The lines to extract run from the first line of the entries through the line that contains "SLOT_CORNER_RADIUS = 7.0"; reproduce exactly those lines and no others.

•••••

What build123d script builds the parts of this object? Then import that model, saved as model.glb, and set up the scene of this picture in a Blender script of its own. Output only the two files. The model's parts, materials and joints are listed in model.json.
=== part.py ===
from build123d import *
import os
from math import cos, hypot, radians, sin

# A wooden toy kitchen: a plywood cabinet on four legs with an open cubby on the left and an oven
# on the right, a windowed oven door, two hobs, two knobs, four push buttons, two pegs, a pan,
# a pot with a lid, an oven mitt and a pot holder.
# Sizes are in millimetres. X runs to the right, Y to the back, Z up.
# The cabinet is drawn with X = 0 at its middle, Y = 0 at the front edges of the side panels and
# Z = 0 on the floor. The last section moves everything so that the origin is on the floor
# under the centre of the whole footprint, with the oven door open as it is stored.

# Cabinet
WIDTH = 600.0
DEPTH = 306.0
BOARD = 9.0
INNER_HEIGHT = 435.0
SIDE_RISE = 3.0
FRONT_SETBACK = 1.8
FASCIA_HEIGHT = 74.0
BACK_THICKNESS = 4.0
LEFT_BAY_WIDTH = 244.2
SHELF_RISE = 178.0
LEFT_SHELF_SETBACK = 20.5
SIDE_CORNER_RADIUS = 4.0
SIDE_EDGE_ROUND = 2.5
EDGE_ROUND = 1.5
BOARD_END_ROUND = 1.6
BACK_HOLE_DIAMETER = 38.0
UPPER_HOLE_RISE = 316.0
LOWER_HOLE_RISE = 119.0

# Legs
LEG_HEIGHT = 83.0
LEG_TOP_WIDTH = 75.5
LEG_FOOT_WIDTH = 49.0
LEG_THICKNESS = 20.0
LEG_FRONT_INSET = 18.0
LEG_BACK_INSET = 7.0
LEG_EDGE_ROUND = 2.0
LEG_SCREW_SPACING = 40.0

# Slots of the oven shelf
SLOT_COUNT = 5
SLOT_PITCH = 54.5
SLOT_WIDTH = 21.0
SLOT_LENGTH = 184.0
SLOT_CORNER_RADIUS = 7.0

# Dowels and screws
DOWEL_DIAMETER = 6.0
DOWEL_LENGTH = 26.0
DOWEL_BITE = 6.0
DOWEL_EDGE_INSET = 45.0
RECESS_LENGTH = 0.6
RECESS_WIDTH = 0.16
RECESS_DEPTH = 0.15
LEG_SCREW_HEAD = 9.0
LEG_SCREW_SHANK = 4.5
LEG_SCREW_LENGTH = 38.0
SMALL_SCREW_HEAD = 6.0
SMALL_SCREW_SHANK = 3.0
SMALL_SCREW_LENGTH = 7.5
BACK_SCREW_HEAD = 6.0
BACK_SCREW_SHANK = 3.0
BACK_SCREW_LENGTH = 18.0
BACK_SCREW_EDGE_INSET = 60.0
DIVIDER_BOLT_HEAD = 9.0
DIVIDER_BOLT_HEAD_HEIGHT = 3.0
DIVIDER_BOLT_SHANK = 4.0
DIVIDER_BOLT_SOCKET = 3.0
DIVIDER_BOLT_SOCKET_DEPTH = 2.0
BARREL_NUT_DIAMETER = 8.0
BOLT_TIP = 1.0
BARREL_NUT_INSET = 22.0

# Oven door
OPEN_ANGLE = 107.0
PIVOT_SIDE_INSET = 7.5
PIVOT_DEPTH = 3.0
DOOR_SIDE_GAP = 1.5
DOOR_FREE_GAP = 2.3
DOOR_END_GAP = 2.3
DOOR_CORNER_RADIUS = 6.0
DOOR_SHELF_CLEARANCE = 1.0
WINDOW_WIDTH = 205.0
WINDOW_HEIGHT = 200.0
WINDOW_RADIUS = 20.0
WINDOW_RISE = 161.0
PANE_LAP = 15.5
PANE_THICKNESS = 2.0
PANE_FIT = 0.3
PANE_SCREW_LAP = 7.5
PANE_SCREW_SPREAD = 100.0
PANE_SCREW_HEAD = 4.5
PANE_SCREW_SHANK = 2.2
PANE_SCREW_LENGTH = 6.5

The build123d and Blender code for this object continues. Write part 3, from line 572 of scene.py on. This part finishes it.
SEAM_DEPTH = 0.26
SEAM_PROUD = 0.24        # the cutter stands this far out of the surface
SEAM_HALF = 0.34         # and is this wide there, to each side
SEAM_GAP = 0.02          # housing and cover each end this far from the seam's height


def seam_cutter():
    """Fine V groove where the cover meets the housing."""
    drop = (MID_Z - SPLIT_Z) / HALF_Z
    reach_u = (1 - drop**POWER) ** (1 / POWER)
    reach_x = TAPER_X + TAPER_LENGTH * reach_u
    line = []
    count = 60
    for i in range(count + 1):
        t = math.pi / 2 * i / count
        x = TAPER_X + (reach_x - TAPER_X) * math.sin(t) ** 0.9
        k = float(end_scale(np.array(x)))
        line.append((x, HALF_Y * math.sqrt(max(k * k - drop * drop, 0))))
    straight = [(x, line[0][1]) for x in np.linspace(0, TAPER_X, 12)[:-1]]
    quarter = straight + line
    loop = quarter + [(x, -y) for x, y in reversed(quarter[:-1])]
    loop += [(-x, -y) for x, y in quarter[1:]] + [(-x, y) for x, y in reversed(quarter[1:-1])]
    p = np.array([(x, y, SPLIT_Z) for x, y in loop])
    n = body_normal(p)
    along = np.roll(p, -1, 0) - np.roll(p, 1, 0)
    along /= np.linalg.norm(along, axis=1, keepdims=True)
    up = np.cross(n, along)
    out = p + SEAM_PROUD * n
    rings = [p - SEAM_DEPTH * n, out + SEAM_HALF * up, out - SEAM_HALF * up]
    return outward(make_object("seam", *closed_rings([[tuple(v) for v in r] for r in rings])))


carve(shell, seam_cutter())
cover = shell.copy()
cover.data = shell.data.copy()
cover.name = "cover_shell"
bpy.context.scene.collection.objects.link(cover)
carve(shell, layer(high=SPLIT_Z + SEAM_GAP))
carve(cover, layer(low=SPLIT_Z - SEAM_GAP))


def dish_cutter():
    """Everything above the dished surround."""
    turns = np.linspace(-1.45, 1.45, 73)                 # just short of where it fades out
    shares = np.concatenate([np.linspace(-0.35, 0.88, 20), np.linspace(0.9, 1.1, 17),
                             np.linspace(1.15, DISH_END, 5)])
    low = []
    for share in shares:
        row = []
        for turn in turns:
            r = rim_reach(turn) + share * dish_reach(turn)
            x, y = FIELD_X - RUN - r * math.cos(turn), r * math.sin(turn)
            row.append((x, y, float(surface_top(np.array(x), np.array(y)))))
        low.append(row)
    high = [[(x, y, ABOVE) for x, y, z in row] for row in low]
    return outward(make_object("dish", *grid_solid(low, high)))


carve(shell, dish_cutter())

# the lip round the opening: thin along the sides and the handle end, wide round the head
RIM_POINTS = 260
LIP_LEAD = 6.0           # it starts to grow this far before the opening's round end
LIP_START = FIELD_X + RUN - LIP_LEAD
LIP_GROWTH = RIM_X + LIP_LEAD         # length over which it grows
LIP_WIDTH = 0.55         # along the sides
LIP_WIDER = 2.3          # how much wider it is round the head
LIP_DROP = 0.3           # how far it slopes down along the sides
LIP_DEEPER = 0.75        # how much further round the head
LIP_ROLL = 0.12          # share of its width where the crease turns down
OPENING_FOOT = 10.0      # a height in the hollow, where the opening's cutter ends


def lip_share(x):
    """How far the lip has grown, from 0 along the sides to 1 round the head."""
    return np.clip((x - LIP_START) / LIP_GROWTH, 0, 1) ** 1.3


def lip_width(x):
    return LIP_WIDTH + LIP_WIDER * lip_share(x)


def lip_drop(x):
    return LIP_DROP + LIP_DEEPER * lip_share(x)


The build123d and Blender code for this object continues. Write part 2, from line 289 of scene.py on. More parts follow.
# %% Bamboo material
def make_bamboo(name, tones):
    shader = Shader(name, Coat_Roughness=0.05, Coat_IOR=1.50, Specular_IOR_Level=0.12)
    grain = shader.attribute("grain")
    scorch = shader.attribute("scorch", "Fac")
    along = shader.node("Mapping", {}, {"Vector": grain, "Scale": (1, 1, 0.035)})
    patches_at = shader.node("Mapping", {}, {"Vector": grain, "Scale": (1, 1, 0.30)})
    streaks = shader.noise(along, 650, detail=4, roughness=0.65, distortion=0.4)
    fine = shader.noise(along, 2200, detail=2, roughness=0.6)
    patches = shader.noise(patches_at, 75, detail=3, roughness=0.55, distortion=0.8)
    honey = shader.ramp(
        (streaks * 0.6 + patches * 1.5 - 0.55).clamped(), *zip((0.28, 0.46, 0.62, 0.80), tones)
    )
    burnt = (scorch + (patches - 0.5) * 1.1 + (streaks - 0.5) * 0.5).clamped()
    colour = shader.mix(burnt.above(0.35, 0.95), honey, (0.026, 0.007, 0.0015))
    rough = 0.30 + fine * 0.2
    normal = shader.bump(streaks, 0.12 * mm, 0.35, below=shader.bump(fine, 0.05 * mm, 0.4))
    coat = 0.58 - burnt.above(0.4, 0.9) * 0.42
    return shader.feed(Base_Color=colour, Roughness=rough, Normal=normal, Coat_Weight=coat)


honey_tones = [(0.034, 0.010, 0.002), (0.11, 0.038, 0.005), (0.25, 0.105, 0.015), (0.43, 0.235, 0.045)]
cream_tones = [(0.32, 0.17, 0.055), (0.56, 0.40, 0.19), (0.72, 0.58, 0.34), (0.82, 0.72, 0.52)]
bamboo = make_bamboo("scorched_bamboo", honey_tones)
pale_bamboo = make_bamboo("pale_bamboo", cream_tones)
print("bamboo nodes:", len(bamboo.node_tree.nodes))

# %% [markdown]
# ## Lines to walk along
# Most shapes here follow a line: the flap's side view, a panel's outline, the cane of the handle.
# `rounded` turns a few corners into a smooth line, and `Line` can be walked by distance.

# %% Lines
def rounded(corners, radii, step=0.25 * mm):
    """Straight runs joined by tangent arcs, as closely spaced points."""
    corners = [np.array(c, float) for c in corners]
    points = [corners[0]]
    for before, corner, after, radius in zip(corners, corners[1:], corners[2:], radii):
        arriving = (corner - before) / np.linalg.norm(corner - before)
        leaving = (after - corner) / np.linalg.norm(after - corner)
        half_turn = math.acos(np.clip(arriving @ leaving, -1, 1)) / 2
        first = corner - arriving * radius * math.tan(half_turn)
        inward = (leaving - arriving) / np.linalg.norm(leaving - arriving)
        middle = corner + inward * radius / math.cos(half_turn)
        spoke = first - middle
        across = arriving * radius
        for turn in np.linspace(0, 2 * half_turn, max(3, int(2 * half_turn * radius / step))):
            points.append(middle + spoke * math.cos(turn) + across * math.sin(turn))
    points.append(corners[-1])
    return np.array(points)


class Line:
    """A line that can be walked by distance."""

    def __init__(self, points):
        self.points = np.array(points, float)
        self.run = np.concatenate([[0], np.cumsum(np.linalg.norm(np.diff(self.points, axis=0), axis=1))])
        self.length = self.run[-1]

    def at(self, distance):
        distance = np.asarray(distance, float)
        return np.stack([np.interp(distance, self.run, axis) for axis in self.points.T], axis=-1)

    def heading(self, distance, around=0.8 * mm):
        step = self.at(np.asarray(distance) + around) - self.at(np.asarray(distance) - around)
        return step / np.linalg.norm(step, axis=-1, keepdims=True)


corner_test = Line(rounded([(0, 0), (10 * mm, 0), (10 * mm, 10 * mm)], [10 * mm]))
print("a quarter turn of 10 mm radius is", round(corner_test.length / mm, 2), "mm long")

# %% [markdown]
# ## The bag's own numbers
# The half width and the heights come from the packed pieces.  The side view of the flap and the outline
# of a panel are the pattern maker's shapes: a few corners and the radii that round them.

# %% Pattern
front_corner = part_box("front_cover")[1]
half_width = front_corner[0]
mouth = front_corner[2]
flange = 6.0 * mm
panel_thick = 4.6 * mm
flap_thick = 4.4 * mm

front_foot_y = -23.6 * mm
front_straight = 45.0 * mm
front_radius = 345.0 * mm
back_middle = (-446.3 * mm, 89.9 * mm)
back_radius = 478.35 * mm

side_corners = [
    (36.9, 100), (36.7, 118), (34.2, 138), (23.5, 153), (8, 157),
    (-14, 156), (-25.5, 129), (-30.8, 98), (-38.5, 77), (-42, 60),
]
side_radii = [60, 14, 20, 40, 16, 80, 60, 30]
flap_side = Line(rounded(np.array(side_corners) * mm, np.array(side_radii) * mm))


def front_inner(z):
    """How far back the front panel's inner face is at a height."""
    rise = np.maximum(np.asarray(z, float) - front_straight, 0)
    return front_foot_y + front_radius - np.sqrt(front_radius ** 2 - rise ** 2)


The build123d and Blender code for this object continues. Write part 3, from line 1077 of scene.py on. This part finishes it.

•••••

RESPONSE TO THIS EXERCISE:
What build123d script builds the parts of this object? Then import that model, saved as model.glb, and set up the scene of this picture in a Blender script of its own. Output only the two files. The model's parts, materials and joints are listed in model.json.
=== part.py ===
from build123d import *
import os
from math import cos, hypot, radians, sin

# A wooden toy kitchen: a plywood cabinet on four legs with an open cubby on the left and an oven
# on the right, a windowed oven door, two hobs, two knobs, four push buttons, two pegs, a pan,
# a pot with a lid, an oven mitt and a pot holder.
# Sizes are in millimetres. X runs to the right, Y to the back, Z up.
# The cabinet is drawn with X = 0 at its middle, Y = 0 at the front edges of the side panels and
# Z = 0 on the floor. The last section moves everything so that the origin is on the floor
# under the centre of the whole footprint, with the oven door open as it is stored.

# Cabinet
WIDTH = 600.0
DEPTH = 306.0
BOARD = 9.0
INNER_HEIGHT = 435.0
SIDE_RISE = 3.0
FRONT_SETBACK = 1.8
FASCIA_HEIGHT = 74.0
BACK_THICKNESS = 4.0
LEFT_BAY_WIDTH = 244.2
SHELF_RISE = 178.0
LEFT_SHELF_SETBACK = 20.5
SIDE_CORNER_RADIUS = 4.0
SIDE_EDGE_ROUND = 2.5
EDGE_ROUND = 1.5
BOARD_END_ROUND = 1.6
BACK_HOLE_DIAMETER = 38.0
UPPER_HOLE_RISE = 316.0
LOWER_HOLE_RISE = 119.0

# Legs
LEG_HEIGHT = 83.0
LEG_TOP_WIDTH = 75.5
LEG_FOOT_WIDTH = 49.0
LEG_THICKNESS = 20.0
LEG_FRONT_INSET = 18.0
LEG_BACK_INSET = 7.0
LEG_EDGE_ROUND = 2.0
LEG_SCREW_SPACING = 40.0

# Slots of the oven shelf
SLOT_COUNT = 5
SLOT_PITCH = 54.5
SLOT_WIDTH = 21.0
SLOT_LENGTH = 184.0
SLOT_CORNER_RADIUS = 7.0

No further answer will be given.